**EXERCISE REQUIREMENTS:** Your task is to copy the lines between the line containing "for name, y" and the line containing "zip(*points))), Vector(map(max, zip(*points)))", counting both of those lines, and to emit nothing more.

— START RECORDED INFORMATION —

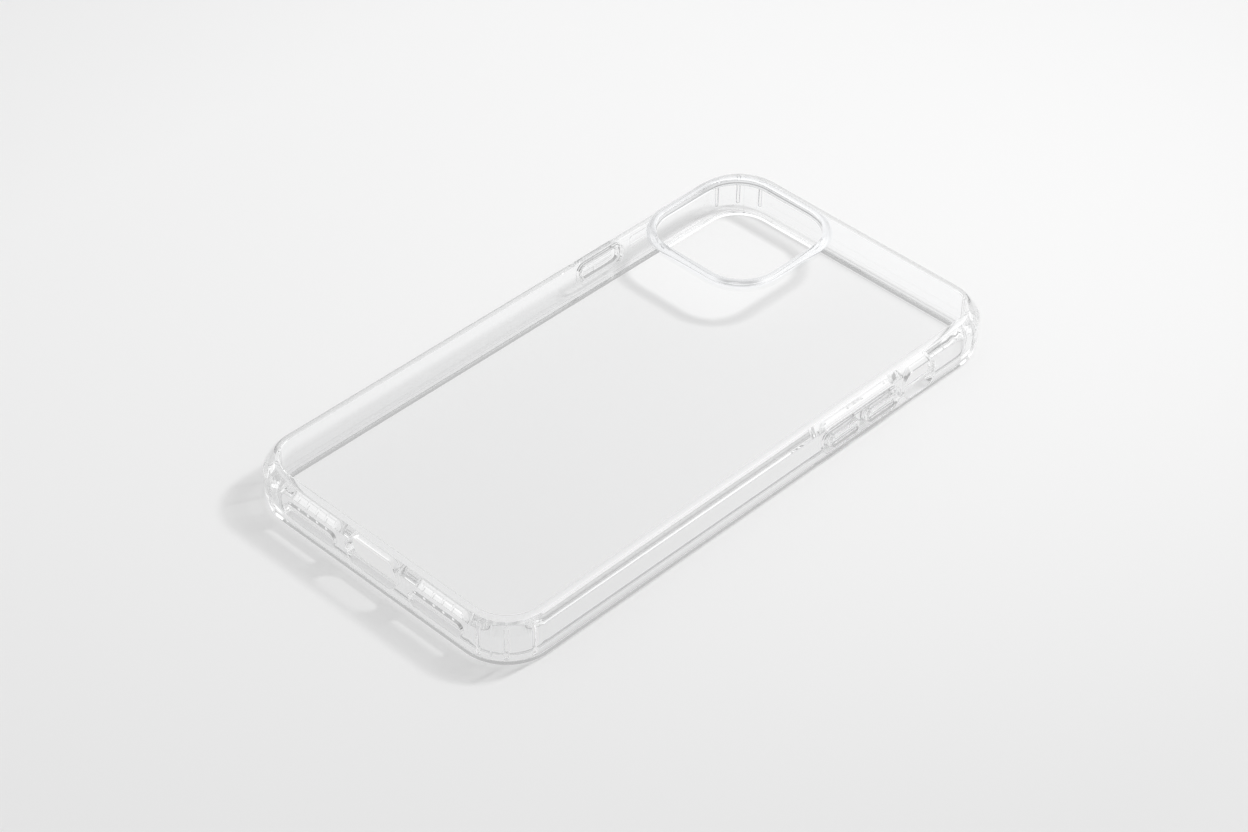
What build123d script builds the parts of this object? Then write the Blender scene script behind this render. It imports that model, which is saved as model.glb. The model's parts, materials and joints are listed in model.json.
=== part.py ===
from build123d import *
from math import cos, radians, sin
import os

# Clear two-part case for a phone with rounded edges: a hard back plate held in a soft frame.
# Millimetres. The case lies on its open screen side, so the screen rim is at z = 0 and the
# back plate faces +Z. +Y is the camera end, +X the volume side. The origin is at the centre
# of the screen rim. "Depth" is always measured inwards from the frame's flat outer walls.

# --- The phone and the shell around it
phone_width, phone_length, phone_thickness = 75.7, 150.9, 8.3
phone_gap = 0.15
wall = 2.2
outer_corner_radius = 12.0
lip_height, lip_reach = 1.8, 1.2
seat_radius = 1.0
plate_thickness = 1.2
thickness_gap = 0.2
back_edge_radius, screen_edge_radius, lip_edge_radius = 3.0, 1.0, 0.5

outer_width = phone_width + 2 * (phone_gap + wall)
outer_length = phone_length + 2 * (phone_gap + wall)
pocket_top = lip_height + phone_thickness + thickness_gap
height = pocket_top + plate_thickness

# --- The plate's step, which the frame laps over
plate_inset = back_edge_radius
tongue_inset, tongue_height = 1.9, 0.65

# --- Camera opening and its guard ring
camera_x, camera_y = -20.0, 56.2
camera_width, camera_length, camera_radius = 32.8, 33.4, 9.8
sleeve_thickness = 0.9
ring_width, ring_height = 2.3, 0.8
ring_slope_width, ring_slope_height = 1.75, 0.75

# --- Corner cushions. A groove's depth is from the frame's own surface, without the bulge.
cushion_depth, cushion_proud = 1.1, 0.6
cushion_low, cushion_high = 1.3, 10.4
cushion_flat_low, cushion_flat_high = 3.0, 7.2
cushion_ledge = 0.06  # how far its top and bottom edges stand proud of the frame
cushion_half_angle = 40.0
groove_angle, groove_width, groove_depth = 28.0, 1.1, 0.4
groove_low, groove_rise = 2.4, 27.0  # its lowest point, and how far it turns over the back edge

# --- Button windows, the thin webs in them and the pads that slide in the webs
button_z, power_z = 5.0, 5.9
window_height, window_radius = 5.7, 2.3
volume_window_y, volume_window_length = 31.0, 25.4
power_window_y, power_window_length = 28.9, 14.6
web_outer, web_inner = 0.8, 1.4
pad_height, pad_radius, pad_proud, pad_edge_radius = 3.7, 1.5, 0.45, 0.3
volume_pad_length, volume_pad_spacing = 9.6, 12.2
power_pad_length = 11.6
pad_clearance, flange_gap = 0.06, 0.05
flange_margin, flange_thickness = 0.4, 0.5
nub_length, nub_height, nub_radius, nub_thickness = 5.0, 1.5, 0.7, 0.2
rib_spacing, rib_height, rib_radius, rib_depth, rib_end = 1.1, 0.4, 0.19, 0.18, 1.2

# --- Openings through the walls
mute_y, mute_z, mute_length, mute_height, mute_radius = 50.5, 5.3, 10.2, 7.2, 2.6
port_z, port_length, port_height, port_radius = 6.6, 15.2, 6.8, 2.8
speaker_x, speaker_z, speaker_length, speaker_height, speaker_radius = 19.2, 5.1, 15.6, 3.6, 1.7
dimple_count, dimple_spacing, dimple_z, dimple_radius, dimple_lift = 5, 2.85, 7.7, 0.45, 0.2
relief_y, relief_z, relief_length, relief_height = 42.3, 7.4, 7.7, 2.6
relief_radius, relief_depth = 0.65, 0.5

through = 1.0  # how far a cutter runs past the surfaces that it cuts
overlap = 0.1  # the same, where it has to stop before it meets anything else


def case_prism(inset, low, high):
    """The case's outline moved inwards by inset, as a prism between two heights."""
    outline = RectangleRounded(
        outer_width - 2 * inset, outer_length - 2 * inset, outer_corner_radius - inset
    )
    return Pos(0, 0, low) * extrude(outline, high - low)


def camera_prism(offset, low, high):
    """The camera opening's outline moved outwards by offset, between two heights."""
    outline = RectangleRounded(
        camera_width + 2 * offset, camera_length + 2 * offset, camera_radius + offset
    )
    return Pos(camera_x, camera_y, low) * extrude(outline, high - low)


def side_prism(side, y, z, length, tall, radius, start, end):
    """A rounded bar across the +X (side 1) or -X (side -1) wall, between two depths."""
    face = Plane(
        origin=(side * (outer_width / 2 - start), y, z), x_dir=(0, 1, 0), z_dir=(-side, 0, 0)
    )
    return extrude(face * RectangleRounded(length, tall, radius), end - start)


def end_prism(x, z, length, tall, radius, start, end):
    """A rounded bar across the -Y wall, between two depths."""
    face = Plane(origin=(x, start - outer_length / 2, z), x_dir=(1, 0, 0), z_dir=(0, 1, 0))
    return extrude(face * RectangleRounded(length, tall, radius), end - start)


def case_blank():
    """The case as one solid block with its outer edges rounded."""
    blank = case_prism(0, 0, height)
    blank = fillet(blank.faces().sort_by(Axis.Z)[-1].edges(), back_edge_radius)
    return fillet(blank.faces().sort_by(Axis.Z)[0].edges(), screen_edge_radius)


def phone_pocket():
    """The space for the phone, with its lower edge rounded as the phone's is."""
    pocket = case_prism(wall, lip_height, pocket_top)
    return fillet(pocket.faces().sort_by(Axis.Z)[0].edges(), seat_radius)


def back_plate():
    """Hard plate whose lower half runs out as a tongue under the frame's back edge."""
    plate = case_prism(plate_inset, pocket_top, height)
    plate += case_prism(tongue_inset, pocket_top, pocket_top + tongue_height)
    return plate - camera_prism(sleeve_thickness, pocket_top - through, height + through)


def camera_guard_ring():
    """Sleeve that lines the camera opening, under a raised cap with a sloped outer face."""
    cap = camera_prism(ring_width, pocket_top, height + ring_height)
    top = cap.faces().sort_by(Axis.Z)[-1]
    cap = chamfer(top.edges(), ring_slope_width, ring_slope_height, reference=top)
    cap -= case_blank()
    sleeve = camera_prism(sleeve_thickness, pocket_top, height)
    return cap + sleeve - camera_prism(0, pocket_top - through, height + ring_height + through)


def corner_place(corner):
    """Where a corner's own frame stands: its arc's centre, with the diagonal at 45 degrees."""
    turns = {(1, 1): 0, (-1, 1): 90, (-1, -1): 180, (1, -1): 270}
    x = corner[0] * (outer_width / 2 - outer_corner_radius)
    y = corner[1] * (outer_length / 2 - outer_corner_radius)
    return Pos(x, y, 0) * Rot(0, 0, turns[corner])


def cushion_blank(corner):
    """Bulged pad round one corner, in a pocket of the frame's outer face."""
    inner = outer_corner_radius - cushion_depth
    surface = outer_corner_radius + cushion_ledge
    proud = outer_corner_radius + cushion_proud
    rise = cushion_high - (height - back_edge_radius)
    top_surface = surface - back_edge_radius + (back_edge_radius**2 - rise**2) ** 0.5
    edges = [
        Line((inner, 0, cushion_low), (surface, 0, cushion_low)),
        TangentArc(
            (proud, 0, cushion_flat_low), (surface, 0, cushion_low), tangent=(0, 0, -1)
        ),
        Line((proud, 0, cushion_flat_low), (proud, 0, cushion_flat_high)),
        TangentArc(
            (proud, 0, cushion_flat_high), (top_surface, 0, cushion_high), tangent=(0, 0, 1)
        ),
        Line((top_surface, 0, cushion_high), (inner, 0, cushion_high)),
        Line((inner, 0, cushion_high), (inner, 0, cushion_low)),
    ]
    pad = revolve(make_face(edges), Axis.Z, 2 * cushion_half_angle)
    pad = Rot(0, 0, -cushion_half_angle) * pad
    # A smaller arc, shifted outwards, brings the bulge down to the frame at both ends.
    end = cos(radians(cushion_half_angle))
    shift = (proud**2 - surface**2) / 2 / (proud - surface * end)
    pad &= Pos(shift, 0, height / 2) * Cylinder(proud - shift, height)
    return corner_place(corner) * Rot(0, 0, 45) * pad


def cushion_groove():
    """A round-bottomed groove that runs up the corner and over the start of the back edge."""
    bend = height - back_edge_radius
    centre = outer_corner_radius - groove_depth + groove_width / 2
    low = (centre, 0, groove_low)
    pivot = outer_corner_radius - back_edge_radius
    turn = centre - pivot
    high = (
        pivot + turn * cos(radians(groove_rise)),
        0,
        bend + turn * sin(radians(groove_rise)),
    )
    upright = Line(low, (centre, 0, bend))
    path = Wire([upright, TangentArc(upright @ 1, high, tangent=(0, 0, 1))])
    groove = sweep(Pos(low) * Circle(groove_width / 2), path)
    return groove + Pos(low) * Sphere(groove_width / 2) + Pos(high) * Sphere(groove_width / 2)


def corner_cushion(corner):
    """A cushion with its three upright grooves."""
    cushion, groove = cushion_blank(corner), cushion_groove()
    for angle in (-groove_angle, 0, groove_angle):
        cushion -= corner_place(corner) * Rot(0, 0, 45 + angle) * groove
    return cushion


def bumper_frame():
    """Soft frame: the walls, the screen lip and the back edge that laps over the plate."""
    frame = case_blank()
    frame -= case_prism(plate_inset, pocket_top, height + through)
    frame -= case_prism(tongue_inset, pocket_top, pocket_top + tongue_height)
    frame -= phone_pocket()
    frame -= case_prism(wall + lip_reach, -through, lip_height + through)
    rim = frame.faces().sort_by(Axis.Z)[0]
    frame = fillet(rim.inner_wires()[0].edges(), lip_edge_radius)
    for corner in corners.values():
        frame -= cushion_blank(corner)
    frame -= camera_prism(sleeve_thickness, pocket_top, height + through)

    past_lip = wall + lip_reach + overlap
    frame -= side_prism(
        1, mute_y, mute_z, mute_length, mute_height, mute_radius, -through, past_lip
    )
    for side, y, z, length in (
        (1, volume_window_y, button_z, volume_window_length),
        (-1, power_window_y, power_z, power_window_length),
    ):
        frame -= side_prism(
            side, y, z, length, window_height, window_radius, -through, past_lip
        )
    frame -= end_prism(0, port_z, port_length, port_height, port_radius, -through, past_lip)
    for side in (1, -1):
        frame -= end_prism(
            side * speaker_x,
            speaker_z,
            speaker_length,
            speaker_height,
            speaker_radius,
            -through,
            past_lip,
        )
        for index in range(dimple_count):
            x = side * speaker_x + (index - (dimple_count - 1) / 2) * dimple_spacing
            frame -= Pos(x, -outer_length / 2 - dimple_lift, dimple_z) * Sphere(dimple_radius)
    return frame - side_prism(
        -1,
        relief_y,
        relief_z,
        relief_length,
        relief_height,
        relief_radius,
        wall - relief_depth,
        past_lip,
    )


def button_web(side, window_y, z, window_length, pads):
    """Thin web that fills a window, with a hole for each pad."""
    web = side_prism(
        side, window_y, z, window_length, window_height, window_radius, web_outer, web_inner
    )
    for y, length in pads:
        web -= side_prism(
            side,
            y,
            z,
            length + 2 * pad_clearance,
            pad_height + 2 * pad_clearance,
            pad_radius + pad_clearance,
            web_outer - through,
            web_inner + through,
        )
    return web


def button_pad(side, y, z, length):
    """Pad with a ribbed face, a flange that stays behind the web and a nub for the key."""
    flange_start = web_inner + flange_gap
    flange_end = flange_start + flange_thickness
    pad = side_prism(side, y, z, length, pad_height, pad_radius, -pad_proud, flange_end)
    face_edges = pad.faces().sort_by(Axis.X)[-1 if side > 0 else 0].edges()
    pad = fillet(face_edges, pad_edge_radius)
    pad += side_prism(
        side,
        y,
        z,
        length + 2 * flange_margin,
        pad_height + 2 * flange_margin,
        pad_radius + flange_margin,
        flange_start,
        flange_end,
    )
    pad += side_prism(
        side,
        y,
        z,
        nub_length,
        nub_height,
        nub_radius,
        flange_end - overlap,
        flange_end + nub_thickness,
    )
    for offset in (-rib_spacing / 2, rib_spacing / 2):
        pad -= side_prism(
            side,
            y,
            z + offset,
            length - 2 * rib_end,
            rib_height,
            rib_radius,
            -pad_proud - through,
            rib_depth - pad_proud,
        )
    return pad


corners = {
    "top_left_corner_cushion": (-1, 1),
    "top_right_corner_cushion": (1, 1),
    "bottom_left_corner_cushion": (-1, -1),
    "bottom_right_corner_cushion": (1, -1),
}
volume_pads = {
    "volume_up_button": volume_window_y + volume_pad_spacing / 2,
    "volume_down_button": volume_window_y - volume_pad_spacing / 2,
}

nodes = {
    "back_plate": back_plate(),
    "bumper_frame": bumper_frame(),
    "camera_guard_ring": camera_guard_ring(),
    "volume_button_web": button_web(
        1,
        volume_window_y,
        button_z,
        volume_window_length,
        [(y, volume_pad_length) for y in volume_pads.values()],
    ),
    "power_button_web": button_web(
        -1, power_window_y, power_z, power_window_length, [(power_window_y, power_pad_length)]
    ),
    "power_button": button_pad(-1, power_window_y, power_z, power_pad_length),
}
for name, y in volume_pads.items():
    nodes[name] = button_pad(1, y, button_z, volume_pad_length)
for name, corner in corners.items():
    nodes[name] = corner_cushion(corner)

os.makedirs("parts", exist_ok=True)
for name, shape in nodes.items():
    export_step(shape, f"parts/{name}.step")
    print(name, round(shape.volume, 2))
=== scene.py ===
import json
from math import acos, cos, degrees, pi, radians, sin, sqrt

import bmesh
import bpy
from mathutils import Matrix, Vector
from mathutils.bvhtree import BVHTree


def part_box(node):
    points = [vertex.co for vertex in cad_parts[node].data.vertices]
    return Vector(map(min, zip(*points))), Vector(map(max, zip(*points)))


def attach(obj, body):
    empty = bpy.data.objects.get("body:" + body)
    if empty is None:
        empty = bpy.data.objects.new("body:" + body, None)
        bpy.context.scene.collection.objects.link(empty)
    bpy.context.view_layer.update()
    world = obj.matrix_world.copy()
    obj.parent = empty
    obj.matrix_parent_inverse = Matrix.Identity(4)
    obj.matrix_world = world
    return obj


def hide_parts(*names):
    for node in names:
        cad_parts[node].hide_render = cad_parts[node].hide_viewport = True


# Clear phone case: twelve clear pieces, each built here as a fine mesh in the place of its CAD
# node, because refraction shows every facet of a coarser one. Lengths are in millimetres until
# a mesh is made. "Depth" is measured inwards from the frame's flat outer walls.

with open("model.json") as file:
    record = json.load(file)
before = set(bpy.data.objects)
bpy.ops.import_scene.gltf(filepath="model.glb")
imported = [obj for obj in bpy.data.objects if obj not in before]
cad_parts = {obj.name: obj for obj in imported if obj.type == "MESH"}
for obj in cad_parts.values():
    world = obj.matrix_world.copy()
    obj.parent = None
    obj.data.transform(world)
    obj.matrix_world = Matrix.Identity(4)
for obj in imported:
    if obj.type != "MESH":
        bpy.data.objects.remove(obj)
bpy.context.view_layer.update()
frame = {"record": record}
MM = 0.001

# --- The shell's section
CORNER_RADIUS = 12.0
BACK_RADIUS, SCREEN_RADIUS, LIP_RADIUS, LIP_TOP_RADIUS = 3.0, 1.0, 0.5, 0.12
SEAT_RADIUS, SEAT_HEIGHT = 1.0, 1.8
WALL, LIP_END = 2.2, 3.4
PLATE_INSET, TONGUE_HEIGHT = 3.0, 0.65
SEAM_RADIUS, SEAM_TURN = 0.06, 70
CORNER_STEPS = 24

# --- The camera ring's section, as distances outwards from the opening's edge
RING_WIDTH, RING_FOOT = 2.3, 1.6
RING_CORNER_RADIUS = 9.8
RING_INNER_RADIUS, RING_CREST = 0.3, 0.5
RING_FOOT_RADIUS = 0.1
RING_SLOPE_STEPS = 12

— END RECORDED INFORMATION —

**WRITTEN RESPONSE:**
for name, y in volume_pads.items():
    nodes[name] = button_pad(1, y, button_z, volume_pad_length)
for name, corner in corners.items():
    nodes[name] = corner_cushion(corner)

os.makedirs("parts", exist_ok=True)
for name, shape in nodes.items():
    export_step(shape, f"parts/{name}.step")
    print(name, round(shape.volume, 2))
=== scene.py ===
import json
from math import acos, cos, degrees, pi, radians, sin, sqrt

import bmesh
import bpy
from mathutils import Matrix, Vector
from mathutils.bvhtree import BVHTree


def part_box(node):
    points = [vertex.co for vertex in cad_parts[node].data.vertices]
    return Vector(map(min, zip(*points))), Vector(map(max, zip(*points)))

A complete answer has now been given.